Challenge 2: Multiple stakeholders, multiple journeys
The engineer reads a technical whitepaper. The CFO sees a pricing page. You ask the VP "Which solution did you recommend?". There is not one journey, but several in parallel.
Solution: Account-level attribution (not lead-level). Track which channels influenced an account, not just one contact.
Challenge 3: Long sales cycles and temporal correlation
A prospect sees your ad in month 1, converts in month 6. What was more important - the ad or the email sequence in month 5?
Solution: Set a lookahead window. E.g. "Touchpoints in the last 90 days before conversion count".
Challenge 4: Channel dependencies
SEO traffic cannot exist without a website. LinkedIn ads cannot exist without a landing page. So it is unfair to give them equal attribution.
Solution: Use position-based or time decay models to reflect these dependencies.
Use Multi-Touch Attribution Practically
Question 1: "Which channel should I invest in?"
Do not use attribution as the only metric. A channel might have high attribution score but not be scalable. Also use CAC, LTV, and growth rate.
Question 2: "Which channel combinations work best?"
This is where multi-touch has gold value. Analyze: "Deals from SEO and LinkedIn convert 3x better than SEO alone." That is actionable insight.
Question 3: "Should we stop this channel?"
Not because attribution is low, but because ROI analysis shows the channel is not profitable. Attribution is only one signal.

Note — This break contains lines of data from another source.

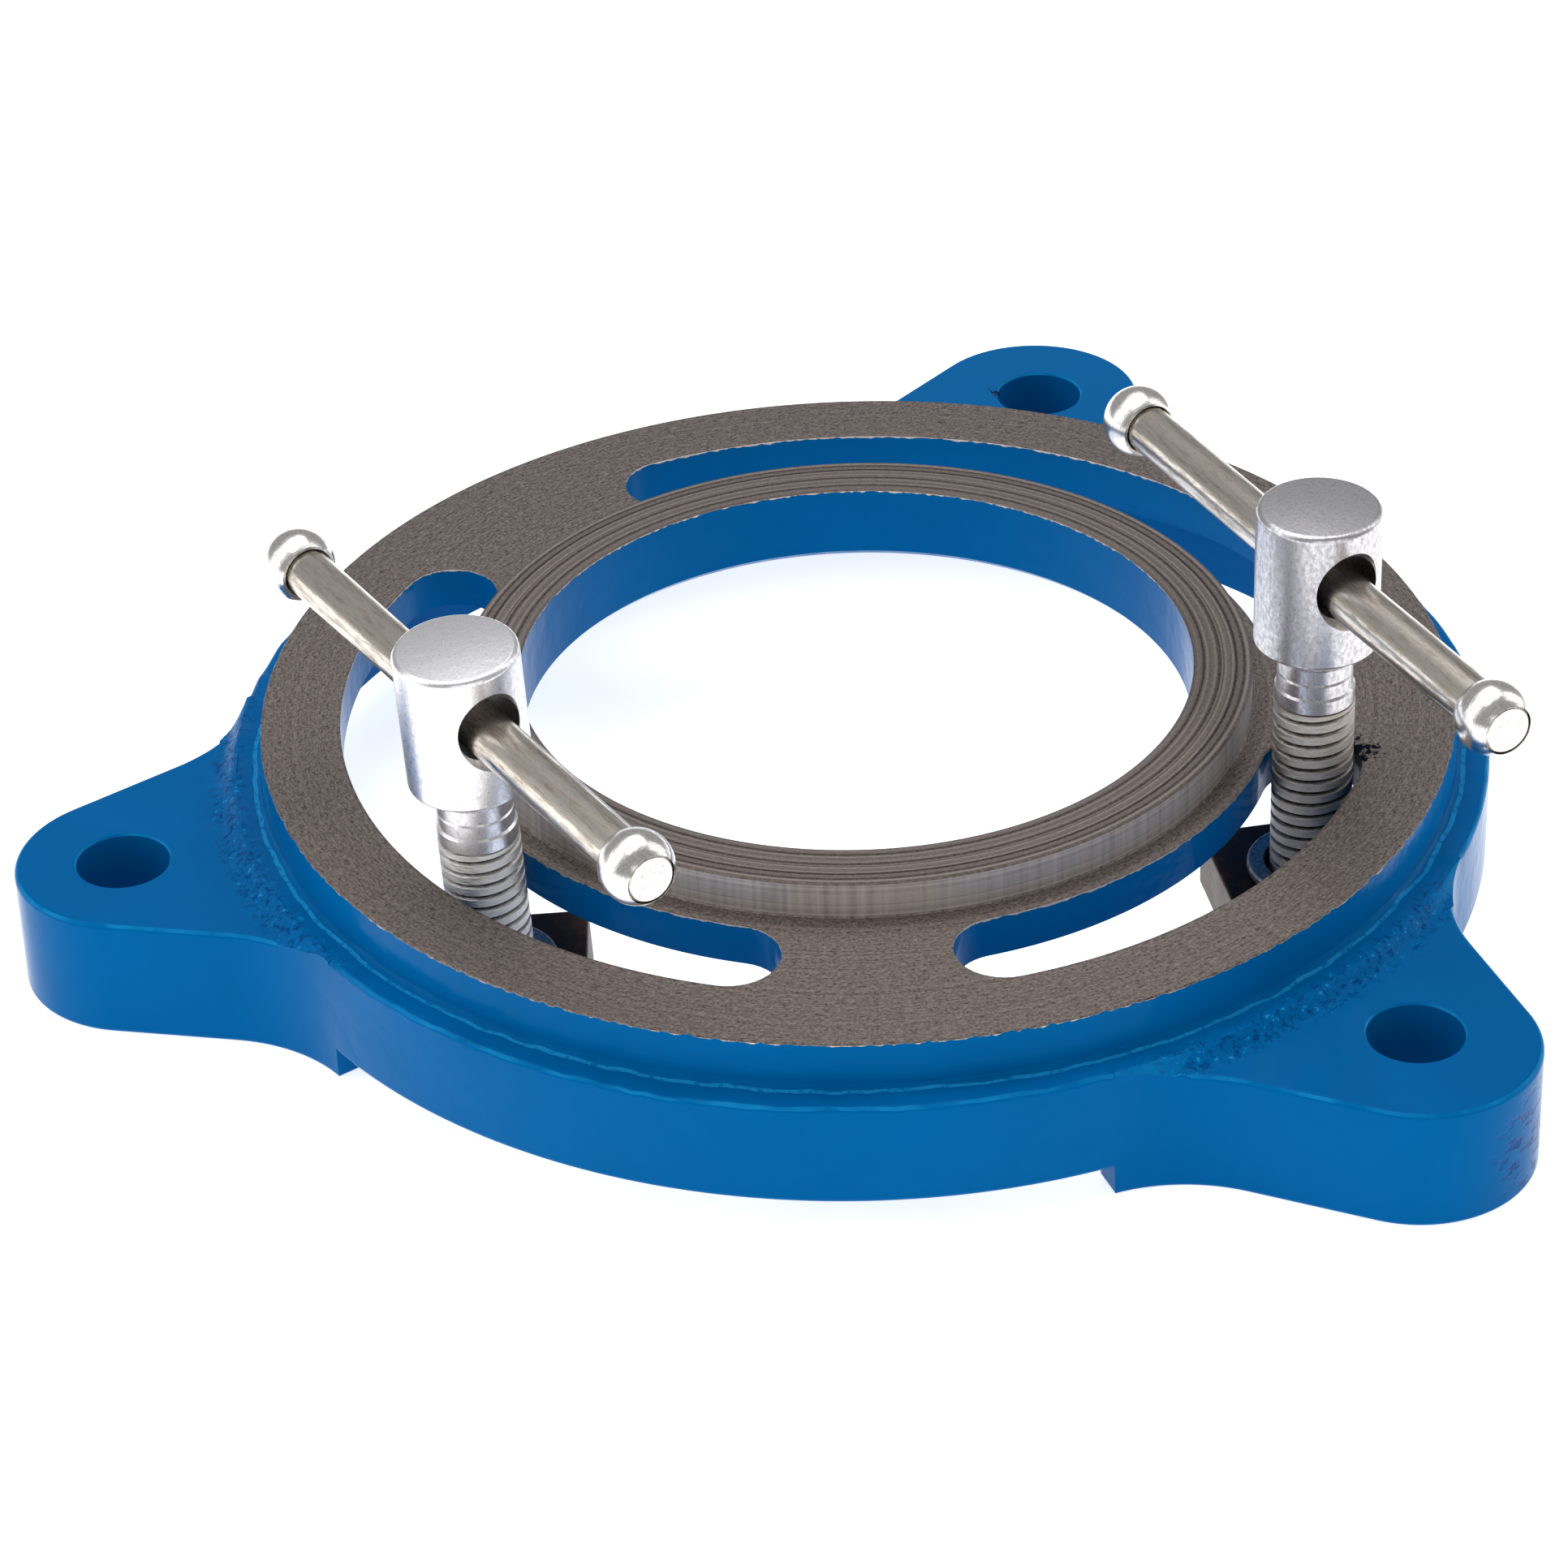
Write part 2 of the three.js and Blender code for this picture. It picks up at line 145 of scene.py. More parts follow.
def enamelledCasting(s, sizes):
    # grey iron, rough cast and enamelled in gloss blue, then turned bare on top: the paint pools in
    # the corners and shows the sand's lumps, the bare iron shows its tool marks
    material, tree, shader = newMaterial("glossEnamelOnCastIron")
    centred = addNode(tree, "Mapping", {"Vector": addNode(tree, "TexCoord", out="Object"), "Location": -ringCentre})
    split = addNode(tree, "SeparateXYZ", {"Vector": centred}, out=None)
    x, y, z = split.outputs[0], split.outputs[1], split.outputs[2]
    flat = addNode(tree, "CombineXYZ", {"X": x, "Y": y})
    radius = addNode(tree, "VectorMath", {0: flat}, out="Value", operation="LENGTH")
    angle = addNode(tree, "Math", {0: y, 1: x}, operation="ARCTAN2")
    facing = addNode(tree, "SeparateXYZ", {"Vector": addNode(tree, "NewGeometry", out="Normal")}, out="Z")

    # the paint's ragged edge where the tool stopped
    ragged = addNode(tree, "TexNoise", {"Vector": centred, "Scale": 1 / (s["ragSize"] * mm), "Detail": 4.0}, out="Fac")
    ragged = addNode(tree, "MapRange", {"Value": ragged, "From Min": 0.3, "From Max": 0.7,
                                        "To Min": -s["ragDepth"] * mm, "To Max": s["ragDepth"] * mm})
    height = addNode(tree, "Math", {0: z, 1: ragged}, operation="ADD")
    bareHeight = addNode(tree, "MapRange", {"Value": height,
                                            "From Min": (sizes["faceHeight"] - s["bareDepth"][0]) * mm,
                                            "From Max": (sizes["faceHeight"] - s["bareDepth"][1]) * mm})
    ringRadius = addNode(tree, "Math", {0: radius, 1: ragged}, operation="ADD")
    offBore = addNode(tree, "MapRange", {"Value": ringRadius,
                                         "From Min": (sizes["boreRadius"] + s["boreEdge"][0]) * mm,
                                         "From Max": (sizes["boreRadius"] + s["boreEdge"][1]) * mm})
    onTop = addNode(tree, "MapRange", {"Value": height,
                                       "From Min": (sizes["spigotTop"] - s["topDepth"][0]) * mm,
                                       "From Max": (sizes["spigotTop"] - s["topDepth"][1]) * mm})
    offBore = addNode(tree, "Math", {0: offBore, 1: onTop}, operation="MAXIMUM")
    bare = addNode(tree, "Math", {0: bareHeight, 1: offBore}, operation="MULTIPLY")
    edge = addNode(tree, "Math", {0: bare, 1: 0.5, 2: 0.42}, operation="COMPARE")

    # blue enamel
    cloud = addNode(tree, "TexNoise", {"Vector": centred, "Scale": 1 / (s["cloudSize"] * mm), "Detail": 2.0}, out="Fac")
    paint = addNode(tree, "Mix", {0: cloud, 6: colour(s["paintDeep"]), 7: colour(s["paint"])}, out=2, data_type="RGBA")
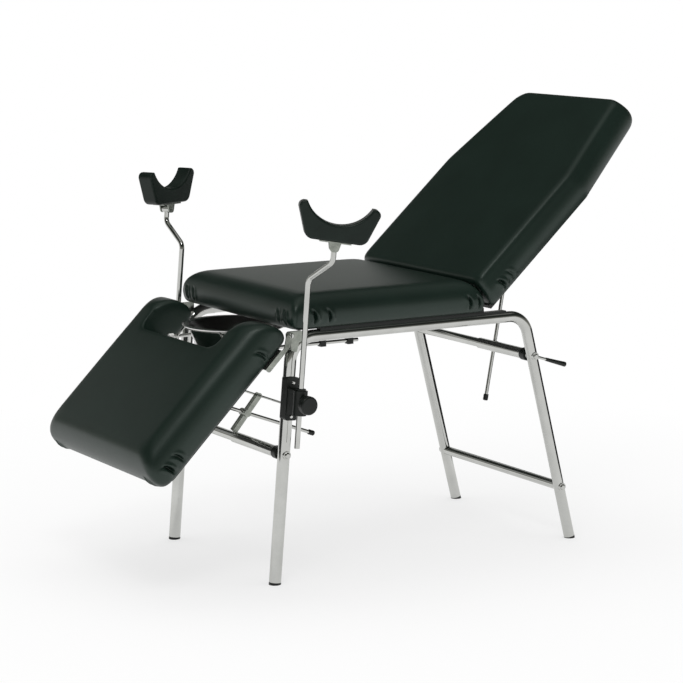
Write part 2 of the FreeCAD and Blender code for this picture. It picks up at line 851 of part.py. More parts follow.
pad(leg_board, leg_board_plan, board_thickness, midplane=False)
place(leg_board, leg_spot, leg_turn)
node("leg_board", leg_board)

# Leg hinge: bracket outside each front leg bend, pin, and a leaf under the leg section
bracket_thickness = size("hinge_bracket_thickness", 3)
hinge_pin = size("hinge_pin_radius", 4)
ear_gap = size("hinge_ear_gap", 0.4)
flange_width = size("leaf_flange_width", 40)
flange_length = size("leaf_flange_length", 65)
leaf_reach = size("leaf_reach", 110)
leaf_thickness_leg = size("leg_leaf_thickness", 3)
bracket_out = result("bracket_out", half_width + front_tube)
brackets = []
hinge_pins = []
leaves = []
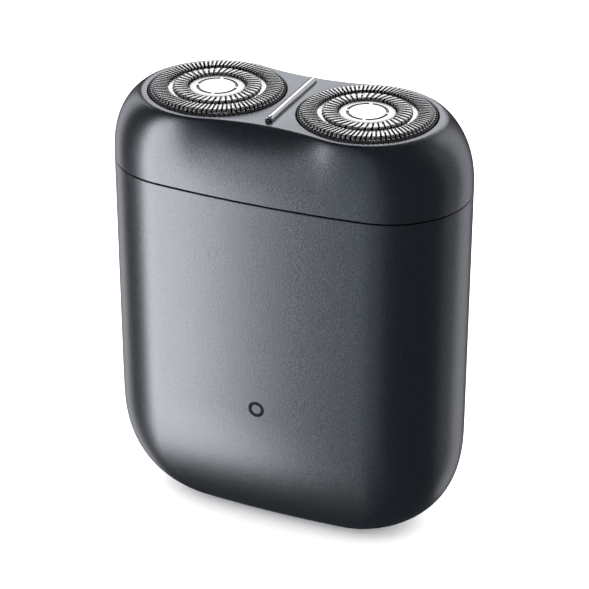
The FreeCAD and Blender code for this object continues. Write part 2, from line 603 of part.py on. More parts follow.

Best practice: Use linear or time decay attribution as standard. These are conservative and less manipulable than last-click. Then use custom analysis to understand channel combinations.
Attribution and the Marketing-Finance Relationship
A big problem in B2B: Marketing and finance see different attribution.
Finance usually uses last-click (because it is simple). Marketing claims content and SEO are more important than ad spend (because multi-touch shows this).
Result: Conflict over budget allocation.
Solution: Align on one attribution model as a company. Do not use different models per department. That creates only confusion.
Multi-touch attribution is a tool for better marketing optimization, not to justify certain channels. Use it wisely.